━━━━━ Given records
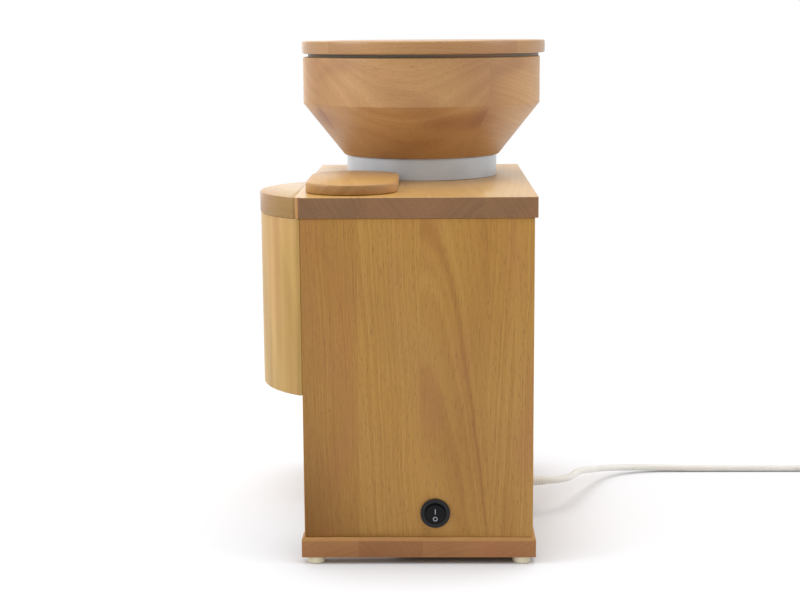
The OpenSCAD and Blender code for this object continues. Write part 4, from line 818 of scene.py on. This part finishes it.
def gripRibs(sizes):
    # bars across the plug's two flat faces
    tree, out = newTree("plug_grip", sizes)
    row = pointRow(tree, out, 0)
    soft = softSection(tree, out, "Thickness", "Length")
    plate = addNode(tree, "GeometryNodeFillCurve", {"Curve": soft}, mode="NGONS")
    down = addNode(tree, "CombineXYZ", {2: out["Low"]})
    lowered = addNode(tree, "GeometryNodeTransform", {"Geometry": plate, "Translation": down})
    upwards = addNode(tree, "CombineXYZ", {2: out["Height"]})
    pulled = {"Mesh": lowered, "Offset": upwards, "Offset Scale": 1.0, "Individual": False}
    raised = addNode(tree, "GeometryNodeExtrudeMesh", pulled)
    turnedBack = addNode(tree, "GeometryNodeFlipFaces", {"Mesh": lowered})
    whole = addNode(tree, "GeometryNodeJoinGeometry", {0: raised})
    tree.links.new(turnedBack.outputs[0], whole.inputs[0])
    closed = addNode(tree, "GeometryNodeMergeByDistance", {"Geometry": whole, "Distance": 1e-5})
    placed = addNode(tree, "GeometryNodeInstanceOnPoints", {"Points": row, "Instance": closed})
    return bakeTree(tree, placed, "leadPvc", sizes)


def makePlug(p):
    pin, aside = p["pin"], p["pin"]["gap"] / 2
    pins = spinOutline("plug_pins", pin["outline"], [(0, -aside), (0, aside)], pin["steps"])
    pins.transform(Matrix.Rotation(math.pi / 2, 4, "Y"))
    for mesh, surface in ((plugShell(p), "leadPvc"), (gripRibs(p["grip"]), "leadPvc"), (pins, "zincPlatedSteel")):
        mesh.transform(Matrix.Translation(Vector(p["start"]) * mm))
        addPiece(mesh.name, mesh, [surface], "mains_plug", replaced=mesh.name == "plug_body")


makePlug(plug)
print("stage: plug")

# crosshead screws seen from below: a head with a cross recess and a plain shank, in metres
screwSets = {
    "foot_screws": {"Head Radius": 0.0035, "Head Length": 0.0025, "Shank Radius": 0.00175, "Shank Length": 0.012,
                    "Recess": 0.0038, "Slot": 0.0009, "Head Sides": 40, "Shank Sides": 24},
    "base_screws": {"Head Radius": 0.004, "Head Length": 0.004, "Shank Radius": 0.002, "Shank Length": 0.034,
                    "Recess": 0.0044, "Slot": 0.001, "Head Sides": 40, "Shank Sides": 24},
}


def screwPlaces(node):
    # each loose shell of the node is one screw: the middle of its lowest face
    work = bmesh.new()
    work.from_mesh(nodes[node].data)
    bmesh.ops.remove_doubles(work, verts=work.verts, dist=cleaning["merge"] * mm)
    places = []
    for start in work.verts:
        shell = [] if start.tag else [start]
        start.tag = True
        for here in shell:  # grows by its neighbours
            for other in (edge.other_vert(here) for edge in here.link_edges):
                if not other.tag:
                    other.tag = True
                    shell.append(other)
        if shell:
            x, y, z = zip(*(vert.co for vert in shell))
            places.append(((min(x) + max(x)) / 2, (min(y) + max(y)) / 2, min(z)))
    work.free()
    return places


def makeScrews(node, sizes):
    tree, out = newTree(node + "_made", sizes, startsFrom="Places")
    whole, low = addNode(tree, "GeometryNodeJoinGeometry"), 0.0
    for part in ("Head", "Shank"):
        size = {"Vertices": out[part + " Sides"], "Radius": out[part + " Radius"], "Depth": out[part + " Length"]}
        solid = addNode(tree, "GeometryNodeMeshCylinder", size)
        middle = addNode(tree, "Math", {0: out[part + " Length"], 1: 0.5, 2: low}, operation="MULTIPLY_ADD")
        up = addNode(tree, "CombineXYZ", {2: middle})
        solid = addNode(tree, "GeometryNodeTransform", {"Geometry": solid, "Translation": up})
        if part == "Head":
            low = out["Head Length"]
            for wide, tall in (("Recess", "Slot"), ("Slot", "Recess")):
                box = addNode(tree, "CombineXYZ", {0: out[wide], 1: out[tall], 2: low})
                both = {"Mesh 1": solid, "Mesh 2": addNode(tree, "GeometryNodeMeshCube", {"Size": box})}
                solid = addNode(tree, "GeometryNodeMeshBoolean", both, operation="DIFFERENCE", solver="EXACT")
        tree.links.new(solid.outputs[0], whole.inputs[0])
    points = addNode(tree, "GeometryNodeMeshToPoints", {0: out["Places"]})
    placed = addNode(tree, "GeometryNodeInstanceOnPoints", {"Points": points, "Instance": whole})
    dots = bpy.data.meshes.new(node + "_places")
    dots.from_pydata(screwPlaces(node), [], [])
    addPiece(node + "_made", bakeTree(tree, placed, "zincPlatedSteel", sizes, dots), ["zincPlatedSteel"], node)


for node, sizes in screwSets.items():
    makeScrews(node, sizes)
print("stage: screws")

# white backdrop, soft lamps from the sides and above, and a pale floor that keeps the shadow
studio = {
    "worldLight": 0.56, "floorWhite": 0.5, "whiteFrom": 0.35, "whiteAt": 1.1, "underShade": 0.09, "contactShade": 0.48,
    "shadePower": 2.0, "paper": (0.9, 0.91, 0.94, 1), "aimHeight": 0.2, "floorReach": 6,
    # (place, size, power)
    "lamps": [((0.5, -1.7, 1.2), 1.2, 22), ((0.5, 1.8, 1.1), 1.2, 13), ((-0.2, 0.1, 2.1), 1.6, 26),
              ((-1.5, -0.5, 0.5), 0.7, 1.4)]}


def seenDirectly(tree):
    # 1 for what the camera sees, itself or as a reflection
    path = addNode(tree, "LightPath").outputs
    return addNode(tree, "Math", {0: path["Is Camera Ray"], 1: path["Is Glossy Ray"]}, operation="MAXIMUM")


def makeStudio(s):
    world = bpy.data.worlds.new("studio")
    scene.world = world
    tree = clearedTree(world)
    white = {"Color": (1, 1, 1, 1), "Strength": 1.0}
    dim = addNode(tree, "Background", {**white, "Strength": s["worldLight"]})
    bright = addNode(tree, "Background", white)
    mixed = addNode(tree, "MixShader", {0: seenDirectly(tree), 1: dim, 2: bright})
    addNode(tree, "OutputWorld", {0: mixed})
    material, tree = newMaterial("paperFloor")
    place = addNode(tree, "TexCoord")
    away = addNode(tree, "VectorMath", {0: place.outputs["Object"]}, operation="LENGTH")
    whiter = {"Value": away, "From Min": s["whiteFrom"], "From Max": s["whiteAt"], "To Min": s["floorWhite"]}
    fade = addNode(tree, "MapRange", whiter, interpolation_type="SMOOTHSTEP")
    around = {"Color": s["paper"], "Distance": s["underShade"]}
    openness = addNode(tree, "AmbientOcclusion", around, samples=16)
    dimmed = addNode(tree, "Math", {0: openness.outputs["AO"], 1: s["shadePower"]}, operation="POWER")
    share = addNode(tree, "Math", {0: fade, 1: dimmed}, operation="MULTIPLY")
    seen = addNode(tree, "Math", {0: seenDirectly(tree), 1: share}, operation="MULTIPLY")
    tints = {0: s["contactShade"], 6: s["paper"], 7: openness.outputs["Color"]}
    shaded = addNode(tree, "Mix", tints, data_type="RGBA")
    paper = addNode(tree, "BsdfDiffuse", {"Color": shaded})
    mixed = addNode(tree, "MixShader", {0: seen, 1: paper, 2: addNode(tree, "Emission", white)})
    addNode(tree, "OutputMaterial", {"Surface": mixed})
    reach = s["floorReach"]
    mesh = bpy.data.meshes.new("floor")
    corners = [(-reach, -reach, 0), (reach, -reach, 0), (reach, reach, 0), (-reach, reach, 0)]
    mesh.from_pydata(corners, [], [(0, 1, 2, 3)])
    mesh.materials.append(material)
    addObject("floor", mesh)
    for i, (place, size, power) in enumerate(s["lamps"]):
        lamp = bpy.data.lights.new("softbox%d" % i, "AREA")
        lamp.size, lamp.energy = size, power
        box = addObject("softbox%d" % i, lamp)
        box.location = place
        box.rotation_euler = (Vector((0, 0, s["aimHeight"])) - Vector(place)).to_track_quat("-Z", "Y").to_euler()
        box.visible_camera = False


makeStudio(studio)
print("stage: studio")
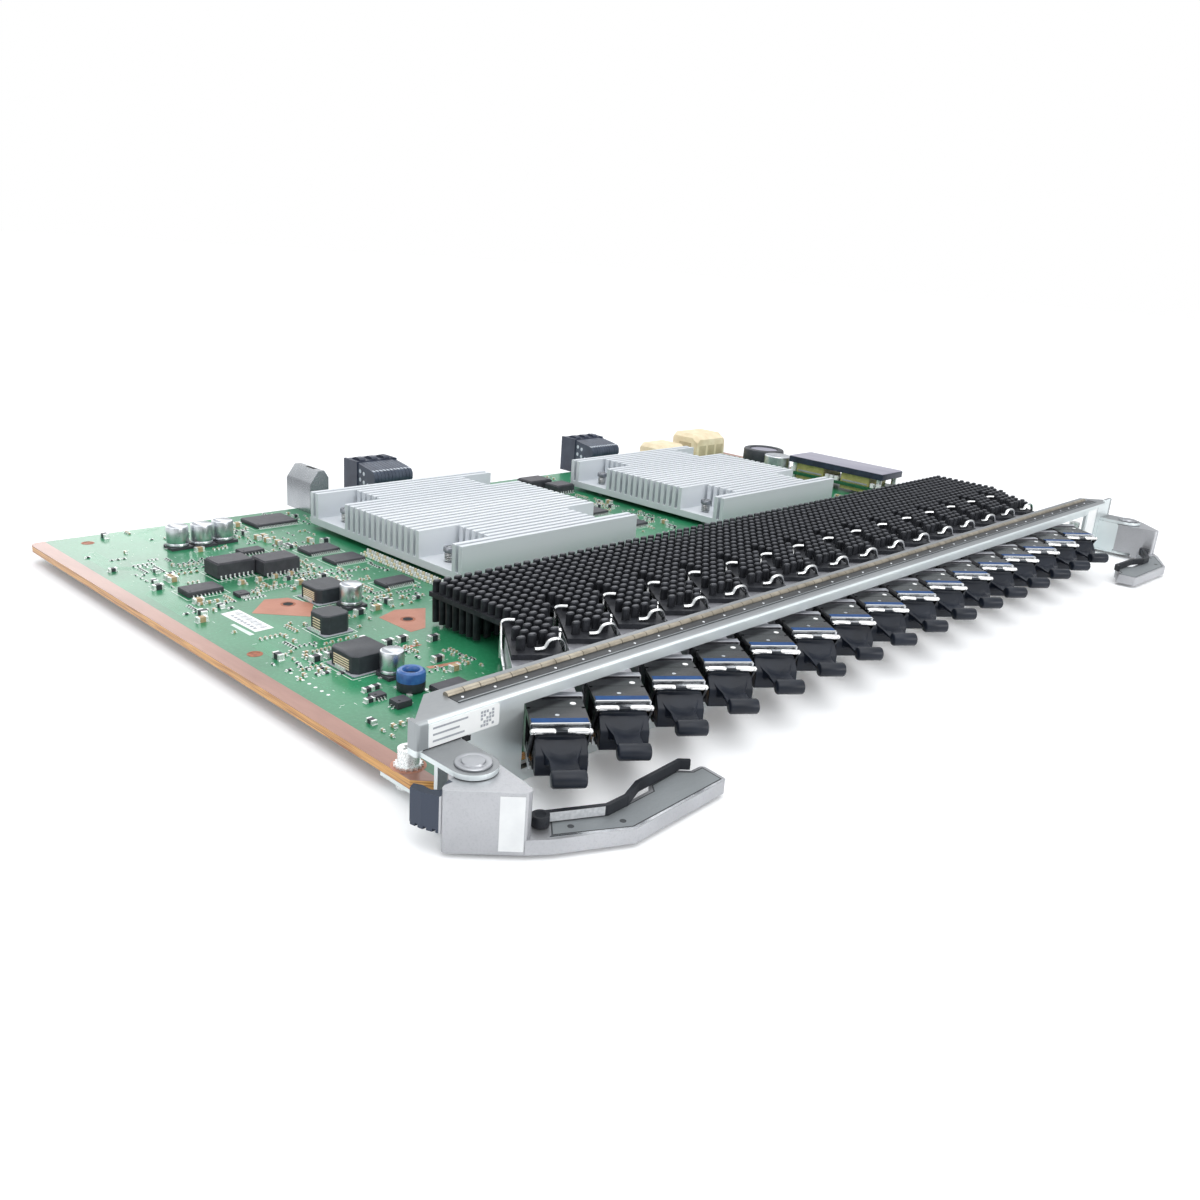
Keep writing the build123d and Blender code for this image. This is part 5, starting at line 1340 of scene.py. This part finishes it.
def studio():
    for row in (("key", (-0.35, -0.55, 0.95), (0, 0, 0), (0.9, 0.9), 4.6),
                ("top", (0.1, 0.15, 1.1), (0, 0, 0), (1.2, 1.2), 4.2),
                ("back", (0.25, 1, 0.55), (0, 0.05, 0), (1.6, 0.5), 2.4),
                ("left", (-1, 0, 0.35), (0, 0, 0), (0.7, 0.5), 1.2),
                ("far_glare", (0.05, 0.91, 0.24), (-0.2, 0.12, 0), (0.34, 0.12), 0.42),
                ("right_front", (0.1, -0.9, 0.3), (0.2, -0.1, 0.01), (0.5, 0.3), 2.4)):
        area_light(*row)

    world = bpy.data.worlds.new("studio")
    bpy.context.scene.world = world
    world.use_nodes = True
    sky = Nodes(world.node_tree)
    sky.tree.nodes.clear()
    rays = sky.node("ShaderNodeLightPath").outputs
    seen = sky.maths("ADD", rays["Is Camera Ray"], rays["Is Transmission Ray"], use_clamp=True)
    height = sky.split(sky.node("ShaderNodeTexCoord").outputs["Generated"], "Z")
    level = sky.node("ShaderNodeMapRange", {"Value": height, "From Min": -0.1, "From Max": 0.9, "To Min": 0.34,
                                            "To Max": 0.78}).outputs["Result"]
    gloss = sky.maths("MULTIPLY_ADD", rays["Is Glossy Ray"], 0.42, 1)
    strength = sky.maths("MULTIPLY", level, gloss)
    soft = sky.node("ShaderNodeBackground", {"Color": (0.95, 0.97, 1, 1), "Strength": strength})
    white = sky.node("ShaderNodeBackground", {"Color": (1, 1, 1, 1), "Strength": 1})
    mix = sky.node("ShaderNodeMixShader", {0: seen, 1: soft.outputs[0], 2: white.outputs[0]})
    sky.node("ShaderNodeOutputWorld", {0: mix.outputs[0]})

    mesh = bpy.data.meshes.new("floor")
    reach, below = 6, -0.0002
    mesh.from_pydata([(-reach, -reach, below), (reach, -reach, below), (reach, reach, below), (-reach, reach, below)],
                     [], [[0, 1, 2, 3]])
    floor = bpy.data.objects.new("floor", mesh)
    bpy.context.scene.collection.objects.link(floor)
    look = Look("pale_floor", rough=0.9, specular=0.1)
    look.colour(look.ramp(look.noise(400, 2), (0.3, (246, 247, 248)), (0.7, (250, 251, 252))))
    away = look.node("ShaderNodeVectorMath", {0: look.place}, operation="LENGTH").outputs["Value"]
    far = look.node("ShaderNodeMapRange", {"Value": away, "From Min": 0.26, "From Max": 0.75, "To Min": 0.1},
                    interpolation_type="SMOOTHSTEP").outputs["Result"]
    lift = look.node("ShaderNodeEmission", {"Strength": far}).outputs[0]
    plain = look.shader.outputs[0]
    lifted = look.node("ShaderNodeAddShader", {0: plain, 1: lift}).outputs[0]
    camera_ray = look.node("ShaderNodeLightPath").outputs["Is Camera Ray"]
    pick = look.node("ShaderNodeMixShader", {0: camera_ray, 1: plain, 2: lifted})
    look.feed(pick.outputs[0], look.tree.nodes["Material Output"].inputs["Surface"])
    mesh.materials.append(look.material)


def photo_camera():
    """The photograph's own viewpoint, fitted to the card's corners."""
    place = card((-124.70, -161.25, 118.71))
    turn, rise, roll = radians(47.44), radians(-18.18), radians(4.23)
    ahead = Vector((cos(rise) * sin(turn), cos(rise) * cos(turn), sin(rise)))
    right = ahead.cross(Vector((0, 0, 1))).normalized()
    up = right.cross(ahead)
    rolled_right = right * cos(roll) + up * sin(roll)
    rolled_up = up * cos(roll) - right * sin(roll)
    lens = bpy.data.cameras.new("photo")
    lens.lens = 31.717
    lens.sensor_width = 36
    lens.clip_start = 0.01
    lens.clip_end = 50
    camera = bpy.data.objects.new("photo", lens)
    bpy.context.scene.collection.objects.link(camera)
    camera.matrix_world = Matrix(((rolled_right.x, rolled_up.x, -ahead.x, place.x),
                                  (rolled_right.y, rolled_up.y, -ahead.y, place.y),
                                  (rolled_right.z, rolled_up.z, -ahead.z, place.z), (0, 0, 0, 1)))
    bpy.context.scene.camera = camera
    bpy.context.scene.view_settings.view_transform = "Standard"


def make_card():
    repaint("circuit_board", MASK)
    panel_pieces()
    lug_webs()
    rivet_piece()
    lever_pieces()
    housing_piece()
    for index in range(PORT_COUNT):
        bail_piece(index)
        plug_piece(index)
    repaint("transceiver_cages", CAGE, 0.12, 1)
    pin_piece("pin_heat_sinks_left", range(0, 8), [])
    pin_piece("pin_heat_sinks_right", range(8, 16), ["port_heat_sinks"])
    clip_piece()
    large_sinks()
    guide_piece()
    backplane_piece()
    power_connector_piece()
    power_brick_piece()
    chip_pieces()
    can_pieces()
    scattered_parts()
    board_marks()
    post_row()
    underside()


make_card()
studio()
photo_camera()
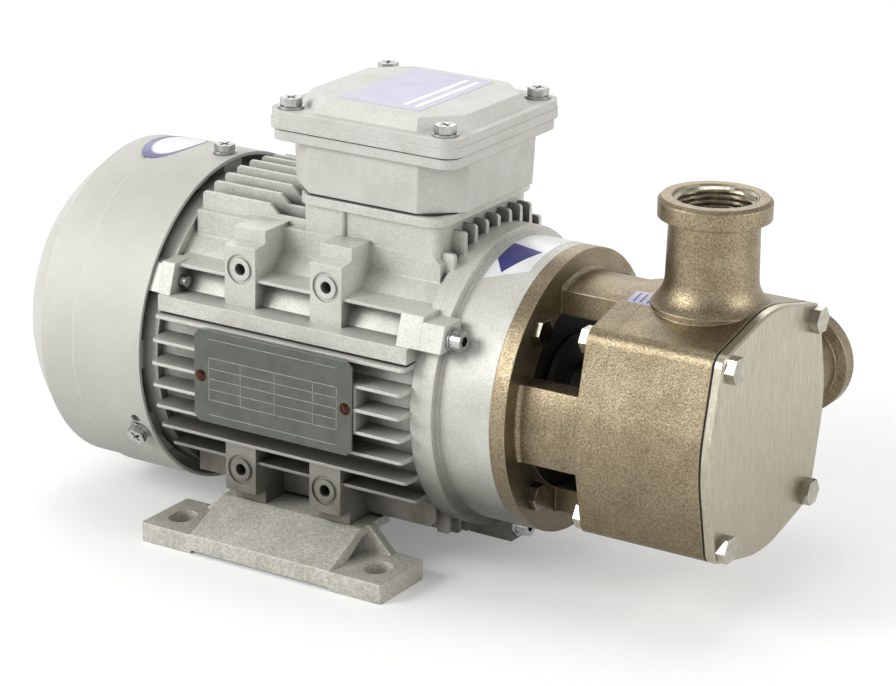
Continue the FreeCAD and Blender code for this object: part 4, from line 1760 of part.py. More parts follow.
━━━━━━━━━━
### What is needed
Output nothing except the lines from the line with "Keep writing the" through the line with "area_light(*row)", copied exactly, end lines included.

### Reply
Keep writing the build123d and Blender code for this image. This is part 5, starting at line 1340 of scene.py. This part finishes it.
def studio():
    for row in (("key", (-0.35, -0.55, 0.95), (0, 0, 0), (0.9, 0.9), 4.6),
                ("top", (0.1, 0.15, 1.1), (0, 0, 0), (1.2, 1.2), 4.2),
                ("back", (0.25, 1, 0.55), (0, 0.05, 0), (1.6, 0.5), 2.4),
                ("left", (-1, 0, 0.35), (0, 0, 0), (0.7, 0.5), 1.2),
                ("far_glare", (0.05, 0.91, 0.24), (-0.2, 0.12, 0), (0.34, 0.12), 0.42),
                ("right_front", (0.1, -0.9, 0.3), (0.2, -0.1, 0.01), (0.5, 0.3), 2.4)):
        area_light(*row)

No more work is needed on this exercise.